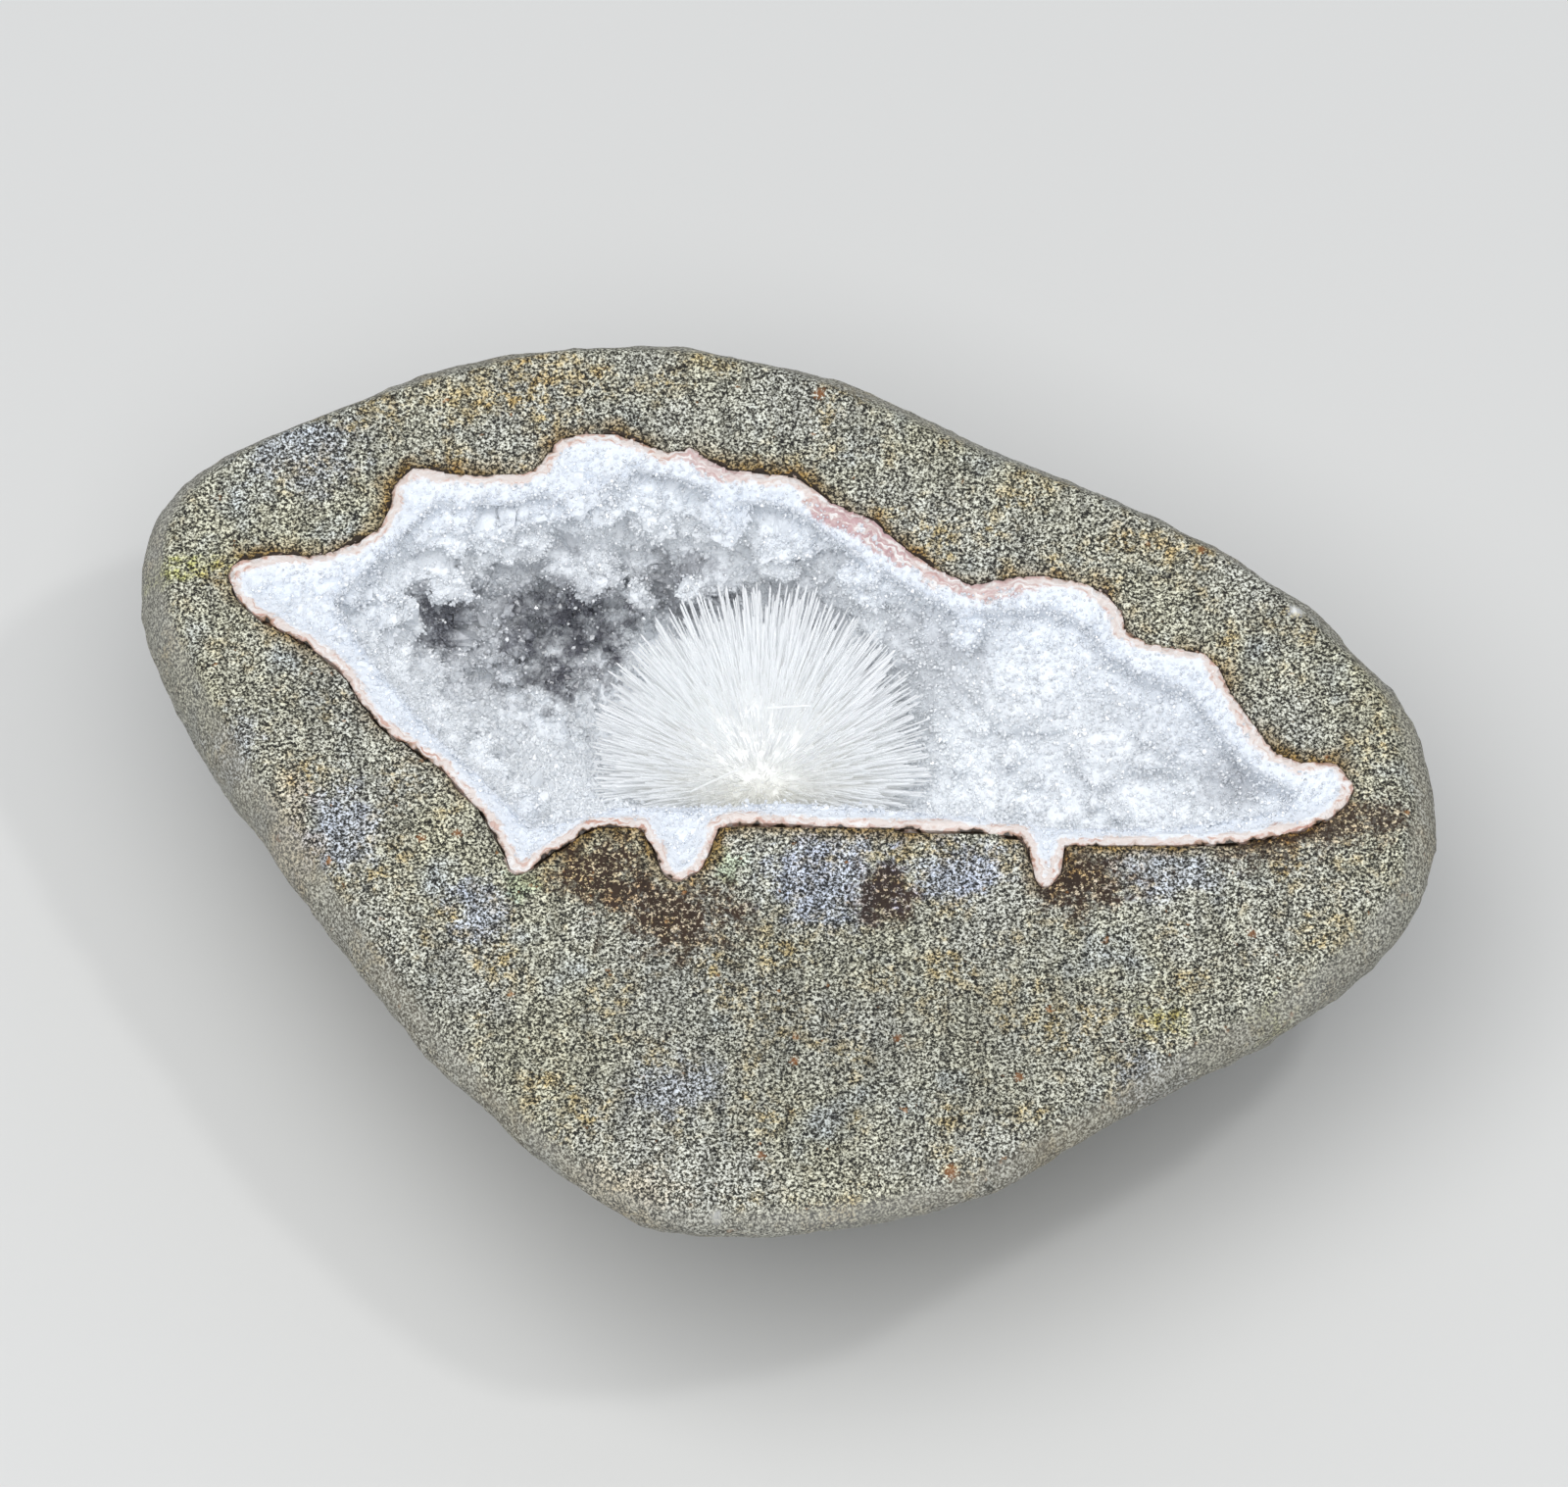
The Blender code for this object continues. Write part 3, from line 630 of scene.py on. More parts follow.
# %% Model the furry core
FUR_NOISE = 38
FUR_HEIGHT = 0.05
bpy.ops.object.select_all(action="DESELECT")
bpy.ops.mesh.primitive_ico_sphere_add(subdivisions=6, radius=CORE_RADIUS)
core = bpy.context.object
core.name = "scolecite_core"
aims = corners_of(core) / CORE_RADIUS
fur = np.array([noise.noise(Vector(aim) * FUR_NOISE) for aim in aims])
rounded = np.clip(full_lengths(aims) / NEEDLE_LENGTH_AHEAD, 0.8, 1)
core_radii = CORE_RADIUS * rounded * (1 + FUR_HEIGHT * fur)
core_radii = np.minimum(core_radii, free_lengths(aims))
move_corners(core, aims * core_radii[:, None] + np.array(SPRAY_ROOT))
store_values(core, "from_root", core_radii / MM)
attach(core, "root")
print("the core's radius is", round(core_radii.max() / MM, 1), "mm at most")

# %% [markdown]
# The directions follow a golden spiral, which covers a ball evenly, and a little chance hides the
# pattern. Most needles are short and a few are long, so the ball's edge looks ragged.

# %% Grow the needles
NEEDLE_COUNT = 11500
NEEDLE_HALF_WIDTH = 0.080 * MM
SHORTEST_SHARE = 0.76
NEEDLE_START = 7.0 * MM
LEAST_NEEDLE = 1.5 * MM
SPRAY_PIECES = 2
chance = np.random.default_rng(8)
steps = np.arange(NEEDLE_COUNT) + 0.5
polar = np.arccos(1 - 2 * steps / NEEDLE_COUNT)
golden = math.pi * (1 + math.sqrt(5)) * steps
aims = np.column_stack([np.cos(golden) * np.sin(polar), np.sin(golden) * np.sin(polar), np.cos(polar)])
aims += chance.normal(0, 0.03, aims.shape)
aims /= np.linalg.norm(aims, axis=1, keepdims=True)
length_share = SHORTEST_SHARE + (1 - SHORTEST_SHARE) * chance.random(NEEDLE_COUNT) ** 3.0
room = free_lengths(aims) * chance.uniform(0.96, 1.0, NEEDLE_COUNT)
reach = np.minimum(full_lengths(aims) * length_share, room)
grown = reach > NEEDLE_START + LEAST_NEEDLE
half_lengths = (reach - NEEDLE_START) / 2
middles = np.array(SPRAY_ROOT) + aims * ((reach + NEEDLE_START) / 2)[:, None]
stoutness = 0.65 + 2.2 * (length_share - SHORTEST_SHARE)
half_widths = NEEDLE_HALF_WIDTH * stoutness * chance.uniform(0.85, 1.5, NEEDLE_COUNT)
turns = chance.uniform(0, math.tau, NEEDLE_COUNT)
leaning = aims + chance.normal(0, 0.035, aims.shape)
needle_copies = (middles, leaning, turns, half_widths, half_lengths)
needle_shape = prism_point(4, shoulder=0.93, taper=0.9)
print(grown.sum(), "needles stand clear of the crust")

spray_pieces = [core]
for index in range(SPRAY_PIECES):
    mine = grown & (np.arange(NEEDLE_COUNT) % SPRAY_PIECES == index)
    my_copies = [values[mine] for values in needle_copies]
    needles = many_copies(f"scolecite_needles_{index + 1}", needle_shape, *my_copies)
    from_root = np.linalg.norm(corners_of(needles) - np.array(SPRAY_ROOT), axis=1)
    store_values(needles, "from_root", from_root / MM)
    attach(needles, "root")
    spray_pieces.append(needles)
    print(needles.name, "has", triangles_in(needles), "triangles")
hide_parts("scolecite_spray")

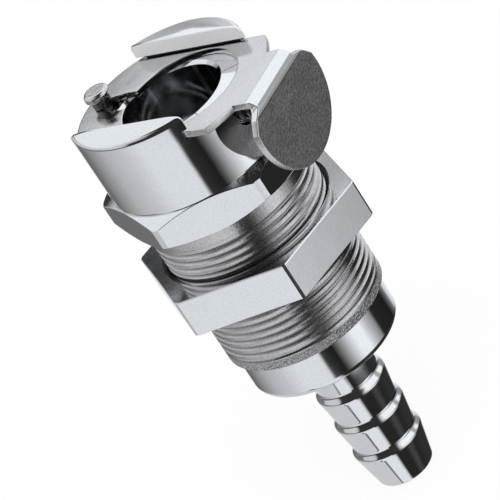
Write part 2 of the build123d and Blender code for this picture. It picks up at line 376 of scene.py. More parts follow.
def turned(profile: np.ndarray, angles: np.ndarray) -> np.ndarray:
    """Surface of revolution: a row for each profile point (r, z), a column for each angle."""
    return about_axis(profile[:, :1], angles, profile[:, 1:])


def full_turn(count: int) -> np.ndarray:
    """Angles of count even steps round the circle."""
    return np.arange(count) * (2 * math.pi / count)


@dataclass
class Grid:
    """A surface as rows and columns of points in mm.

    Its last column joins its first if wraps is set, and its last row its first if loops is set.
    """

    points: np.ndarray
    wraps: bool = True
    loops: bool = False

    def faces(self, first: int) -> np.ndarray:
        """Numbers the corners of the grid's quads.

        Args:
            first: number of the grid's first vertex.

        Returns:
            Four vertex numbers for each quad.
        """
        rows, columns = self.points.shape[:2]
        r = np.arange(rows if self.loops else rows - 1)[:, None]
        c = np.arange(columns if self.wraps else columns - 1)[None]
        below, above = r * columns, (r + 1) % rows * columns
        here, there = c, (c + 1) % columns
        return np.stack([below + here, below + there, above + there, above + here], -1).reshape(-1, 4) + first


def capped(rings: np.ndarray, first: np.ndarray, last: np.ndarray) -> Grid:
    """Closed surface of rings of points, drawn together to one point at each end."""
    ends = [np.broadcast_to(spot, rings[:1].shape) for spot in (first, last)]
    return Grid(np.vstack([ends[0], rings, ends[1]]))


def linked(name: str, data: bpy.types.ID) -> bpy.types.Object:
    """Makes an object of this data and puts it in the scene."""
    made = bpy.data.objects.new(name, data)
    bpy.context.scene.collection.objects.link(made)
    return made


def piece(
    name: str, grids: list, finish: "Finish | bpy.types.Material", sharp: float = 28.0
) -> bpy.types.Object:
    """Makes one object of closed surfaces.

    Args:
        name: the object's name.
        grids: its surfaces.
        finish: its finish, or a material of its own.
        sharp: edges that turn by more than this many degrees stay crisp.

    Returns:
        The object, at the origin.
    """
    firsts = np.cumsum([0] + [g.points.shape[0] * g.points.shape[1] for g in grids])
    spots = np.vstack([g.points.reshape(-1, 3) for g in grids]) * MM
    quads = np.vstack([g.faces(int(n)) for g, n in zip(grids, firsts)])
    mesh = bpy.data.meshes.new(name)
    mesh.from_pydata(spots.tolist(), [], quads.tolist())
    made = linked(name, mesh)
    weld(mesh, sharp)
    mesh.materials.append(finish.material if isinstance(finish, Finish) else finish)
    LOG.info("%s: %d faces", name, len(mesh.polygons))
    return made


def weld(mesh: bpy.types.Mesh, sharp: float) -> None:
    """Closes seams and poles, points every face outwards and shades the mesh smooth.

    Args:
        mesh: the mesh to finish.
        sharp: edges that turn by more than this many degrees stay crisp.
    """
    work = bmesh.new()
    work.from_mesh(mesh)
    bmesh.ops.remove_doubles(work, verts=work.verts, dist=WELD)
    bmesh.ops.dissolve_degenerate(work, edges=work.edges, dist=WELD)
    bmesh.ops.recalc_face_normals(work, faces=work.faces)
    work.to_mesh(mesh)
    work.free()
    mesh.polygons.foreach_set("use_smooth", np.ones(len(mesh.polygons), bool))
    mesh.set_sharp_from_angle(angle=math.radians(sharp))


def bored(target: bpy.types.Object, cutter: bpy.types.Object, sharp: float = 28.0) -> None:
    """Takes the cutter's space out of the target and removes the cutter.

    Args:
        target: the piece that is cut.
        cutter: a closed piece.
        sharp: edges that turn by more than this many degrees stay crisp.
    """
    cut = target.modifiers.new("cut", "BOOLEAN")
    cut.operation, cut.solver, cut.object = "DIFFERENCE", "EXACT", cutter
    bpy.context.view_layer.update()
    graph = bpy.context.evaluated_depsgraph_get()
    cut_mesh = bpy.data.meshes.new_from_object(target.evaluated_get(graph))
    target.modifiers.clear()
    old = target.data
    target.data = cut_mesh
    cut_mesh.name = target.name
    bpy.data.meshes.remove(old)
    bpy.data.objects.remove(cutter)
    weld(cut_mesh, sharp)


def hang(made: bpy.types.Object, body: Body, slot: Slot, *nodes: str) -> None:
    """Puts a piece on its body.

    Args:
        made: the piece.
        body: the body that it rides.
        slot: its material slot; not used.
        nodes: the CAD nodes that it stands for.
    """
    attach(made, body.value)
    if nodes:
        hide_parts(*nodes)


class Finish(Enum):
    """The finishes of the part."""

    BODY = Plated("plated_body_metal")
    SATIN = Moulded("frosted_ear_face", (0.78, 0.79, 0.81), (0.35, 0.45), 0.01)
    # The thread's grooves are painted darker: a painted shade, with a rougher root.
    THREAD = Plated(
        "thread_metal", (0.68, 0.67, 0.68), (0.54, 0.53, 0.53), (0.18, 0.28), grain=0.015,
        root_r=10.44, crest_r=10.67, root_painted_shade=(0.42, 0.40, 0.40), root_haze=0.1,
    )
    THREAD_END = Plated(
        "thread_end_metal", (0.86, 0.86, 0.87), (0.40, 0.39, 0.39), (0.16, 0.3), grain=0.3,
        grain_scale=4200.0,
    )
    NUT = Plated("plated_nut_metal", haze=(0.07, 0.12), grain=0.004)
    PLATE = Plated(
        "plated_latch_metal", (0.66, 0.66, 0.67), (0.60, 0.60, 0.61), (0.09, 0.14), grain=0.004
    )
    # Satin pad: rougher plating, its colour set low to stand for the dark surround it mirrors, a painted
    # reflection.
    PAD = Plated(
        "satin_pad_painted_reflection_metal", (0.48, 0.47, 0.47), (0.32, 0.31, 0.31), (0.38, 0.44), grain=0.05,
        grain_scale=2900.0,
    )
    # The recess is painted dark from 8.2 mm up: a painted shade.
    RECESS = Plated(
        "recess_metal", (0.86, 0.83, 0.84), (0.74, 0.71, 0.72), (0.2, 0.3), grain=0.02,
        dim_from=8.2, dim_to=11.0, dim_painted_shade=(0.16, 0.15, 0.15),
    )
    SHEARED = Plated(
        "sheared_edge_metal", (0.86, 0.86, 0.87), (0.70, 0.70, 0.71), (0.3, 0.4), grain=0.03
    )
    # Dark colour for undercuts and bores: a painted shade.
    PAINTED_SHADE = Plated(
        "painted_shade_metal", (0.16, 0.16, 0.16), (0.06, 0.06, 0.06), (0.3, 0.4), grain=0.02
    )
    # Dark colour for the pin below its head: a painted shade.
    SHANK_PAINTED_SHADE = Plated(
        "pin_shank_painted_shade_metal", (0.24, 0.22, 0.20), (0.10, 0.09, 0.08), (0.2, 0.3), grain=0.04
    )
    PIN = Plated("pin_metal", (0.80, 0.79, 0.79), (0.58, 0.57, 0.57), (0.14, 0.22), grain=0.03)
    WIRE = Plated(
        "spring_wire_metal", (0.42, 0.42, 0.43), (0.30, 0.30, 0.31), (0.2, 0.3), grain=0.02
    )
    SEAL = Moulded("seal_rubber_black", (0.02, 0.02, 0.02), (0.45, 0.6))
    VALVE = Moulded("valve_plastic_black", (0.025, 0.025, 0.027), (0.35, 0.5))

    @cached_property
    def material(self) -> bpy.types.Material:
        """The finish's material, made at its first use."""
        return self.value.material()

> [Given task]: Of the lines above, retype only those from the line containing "Write part 2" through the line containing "points in mm.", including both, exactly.

> [Correct answer]:
Write part 2 of the build123d and Blender code for this picture. It picks up at line 376 of scene.py. More parts follow.
def turned(profile: np.ndarray, angles: np.ndarray) -> np.ndarray:
    """Surface of revolution: a row for each profile point (r, z), a column for each angle."""
    return about_axis(profile[:, :1], angles, profile[:, 1:])


def full_turn(count: int) -> np.ndarray:
    """Angles of count even steps round the circle."""
    return np.arange(count) * (2 * math.pi / count)


@dataclass
class Grid:
    """A surface as rows and columns of points in mm.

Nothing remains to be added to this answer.